Perambulating the Bounds

Wednesday, June 08, 2005

Why we care about what art says

In this week’s Scene I did a profile and review of Erika Johnson’s show at the Plowhaus gallery (http://www.nashvillescene.com/cgi-bin/article.cgi?story=Back_Issues:2005:June_9-15_2005:Arts:Art). One set of comments didn’t make it into the final version, but the point of having a blog is that you have a place to park that sort of thing.

The main piece in her exhibit is an installation of several rows of transparencies of plants, text pages, architectural details, antique photos of women and contemporary photos of women in gay pride marches. The accumulation of images makes a portrait of lesbian identity within history and society, but does so in an indirect, non-linear and open-ended way. Viewers can choose their own path through the images, make their own connections, find their own keystones. The old pictures remind you there always were women who loved other women, but they looked like everyone else and blended in. Now they join together to announce themselves in the streets. Or those old pictures might make you wonder who in your family was gay, or went through their whole life forcing themselves to conform to overwhelming social conventions. The possible combinations and connections are vast.

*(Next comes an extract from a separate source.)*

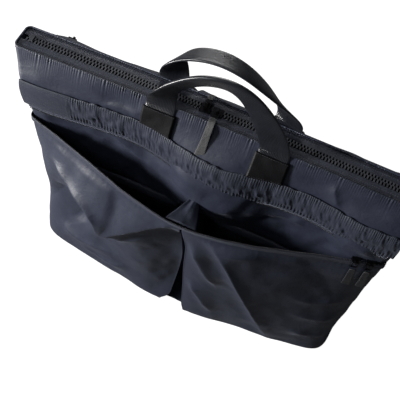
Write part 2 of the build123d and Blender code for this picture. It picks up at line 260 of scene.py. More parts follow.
def shader_group(name, inputs, outputs):
    """An empty shader node group with named sockets."""
    group = bpy.data.node_groups.new(name, "ShaderNodeTree")
    for socket, kind, value in inputs:
        made = group.interface.new_socket(name=socket, in_out="INPUT", socket_type=kind)
        if value is not None:
            made.default_value = value
    for socket, kind in outputs:
        group.interface.new_socket(name=socket, in_out="OUTPUT", socket_type=kind)
    return group, group.nodes.new("NodeGroupInput"), group.nodes.new("NodeGroupOutput")


def maths(nodes, links, operation, first, second):
    """A Math node fed by sockets or numbers."""
    node = nodes.new("ShaderNodeMath")
    node.operation = operation
    for socket, value in zip(node.inputs, (first, second)):
        if isinstance(value, (int, float)):
            socket.default_value = value
        else:
            links.new(value, socket)
    return node.outputs[0]


def twill_group():
    """Twill: fine slanted ribs of yarn, a little uneven, and the slubs and lint between them."""
    group, source, result = shader_group(
        "twill",
        [("Vector", "NodeSocketVector", None), ("Ribs per metre", "NodeSocketFloat", 1500.0)],
        [("Height", "NodeSocketFloat"), ("Shade", "NodeSocketFloat")],
    )
    nodes, links = group.nodes, group.links
    scaled = nodes.new("ShaderNodeVectorMath")
    scaled.operation = "SCALE"
    links.new(source.outputs["Vector"], scaled.inputs[0])
    links.new(source.outputs["Ribs per metre"], scaled.inputs["Scale"])
    ribs = nodes.new("ShaderNodeTexWave")
    ribs.bands_direction = "DIAGONAL"
    ribs.inputs["Scale"].default_value = 0.31
    ribs.inputs["Distortion"].default_value = 0.6
    ribs.inputs["Detail"].default_value = 1
    links.new(scaled.outputs[0], ribs.inputs["Vector"])
    slubs = nodes.new("ShaderNodeTexNoise")
    slubs.inputs["Scale"].default_value = 0.12
    slubs.inputs["Detail"].default_value = 4
    links.new(scaled.outputs[0], slubs.inputs["Vector"])
    height = maths(nodes, links, "ADD", ribs.outputs["Fac"], slubs.outputs["Fac"])
    links.new(height, result.inputs["Height"])
    links.new(slubs.outputs["Fac"], result.inputs["Shade"])
    return group


def crumple_group():
    """Crumples: the soft creases that thin cloth keeps from use, sharper on their crests."""
    group, source, result = shader_group(
        "crumple",
        [("Vector", "NodeSocketVector", None), ("Creases per metre", "NodeSocketFloat", 25.0)],
        [("Height", "NodeSocketFloat")],
    )
    nodes, links = group.nodes, group.links
    large = nodes.new("ShaderNodeTexNoise")
    large.inputs["Detail"].default_value = 3
    large.inputs["Distortion"].default_value = 0.8
    links.new(source.outputs["Vector"], large.inputs["Vector"])
    links.new(source.outputs["Creases per metre"], large.inputs["Scale"])
    crest = maths(nodes, links, "ABSOLUTE", maths(nodes, links, "SUBTRACT", large.outputs["Fac"], 0.5), 0)
    small = nodes.new("ShaderNodeTexNoise")
    small.inputs["Detail"].default_value = 2
    small.inputs["Distortion"].default_value = 1.2
    links.new(source.outputs["Vector"], small.inputs["Vector"])
    finer = maths(nodes, links, "MULTIPLY", source.outputs["Creases per metre"], 3.4)
    links.new(finer, small.inputs["Scale"])
    small_swell = maths(nodes, links, "SUBTRACT", small.outputs["Fac"], 0.5)
    small_crest = maths(nodes, links, "ABSOLUTE", small_swell, 0)
    both = maths(nodes, links, "ADD", crest, maths(nodes, links, "MULTIPLY", small_crest, 0.32))
    links.new(maths(nodes, links, "SUBTRACT", 0.5, both), result.inputs["Height"])
    return group


twill = twill_group()
crumple = crumple_group()


def blank_material(name):
    """A new material, with its nodes and links."""
    material = bpy.data.materials.new(name)
    material.use_nodes = True
    return material, material.node_tree.nodes, material.node_tree.links


def blotches(nodes, links, place, scale, detail):
    """Soft random patches, from 0 to 1."""
    patches = nodes.new("ShaderNodeTexNoise")
    patches.inputs["Scale"].default_value = scale
    patches.inputs["Detail"].default_value = detail
    links.new(place, patches.inputs["Vector"])
    return patches.outputs["Fac"]


def two_tones(nodes, links, shade, dark, dark_at, light, light_at):
    """Colours a surface from a dark tone to a light one."""
    ramp = nodes.new("ShaderNodeValToRGB")
    ramp.color_ramp.elements[0].position = dark_at
    ramp.color_ramp.elements[0].color = (*dark, 1)
    ramp.color_ramp.elements[1].position = light_at
    ramp.color_ramp.elements[1].color = (*light, 1)
    links.new(shade, ramp.inputs[0])
    links.new(ramp.outputs[0], nodes["Principled BSDF"].inputs["Base Color"])


def uneven_gloss(nodes, links, shade, roughness, spread):
    """Roughness that wanders about its middle value, as rubbed and dusty places do."""
    wander = maths(nodes, links, "MULTIPLY", shade, spread)
    rough = maths(nodes, links, "ADD", wander, roughness - spread / 2)
    links.new(rough, nodes["Principled BSDF"].inputs["Roughness"])


def relief(nodes, links, height, distance, strength=1.0, under=None):
    """The normal of a raised pattern, laid over another one where that is given."""
    bump = nodes.new("ShaderNodeBump")
    bump.inputs["Distance"].default_value = distance
    bump.inputs["Strength"].default_value = strength
    links.new(height, bump.inputs["Height"])
    if under is not None:
        links.new(under, bump.inputs["Normal"])
    return bump.outputs[0]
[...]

Johnson’s piece is a good example of the significance of art as a form of discourse and inquiry. The same need to recapture a suppressed narrative of gay identity and history that motivates her art applies to scholarly fields as well. Her work, and the imperative for narrative, reminded me of the importance of a book like historian George Chauncey’s great book Gay New York. As an historian, Chauncey has collected facts exhaustively and pieced together an account of events and society that follows the necessarily linear structure of history presented in book form. The aspiration for this, as for any scholarly work, is that people will find the narrative compelling and authoritative, and that it will putt to rest certain questions and explode myths.

At first blush, it might seem that the historian’s discourse is more valuable than the kind of narrative an artist can create. History tries to put things straight, to clarify. Art brings ambiguity along with it at every turn. E.H. Gombrich pointed out that art blurs the distinction between falsehood and truth, reality and appearance, and creates “a twilight realm which is neither one nor the other.” But he goes on to argue that “it is precisely the acknowledgment of such a twilight realm, of ‘dreams for those who are awake,’ which may constitute the decisive discovery of the Greek mind.”

Once you acknowledge the twilight realm of experience, it suggests that narratives also need expression in this realm where a different kind of truth about experience can be found by mixing history and myth. Art is not a poor substitute for history, or science, or economics, or any other discipline. It is uniquely capable of certain kinds of treatment of experience, and its narratives will speak in ways that other media cannot. Charles Olson would have called it mythopoesis. The capacity of art to create narrative and discourse and to make meaningful use of myth puts a burden on artists to take the intellectual content of their work seriously.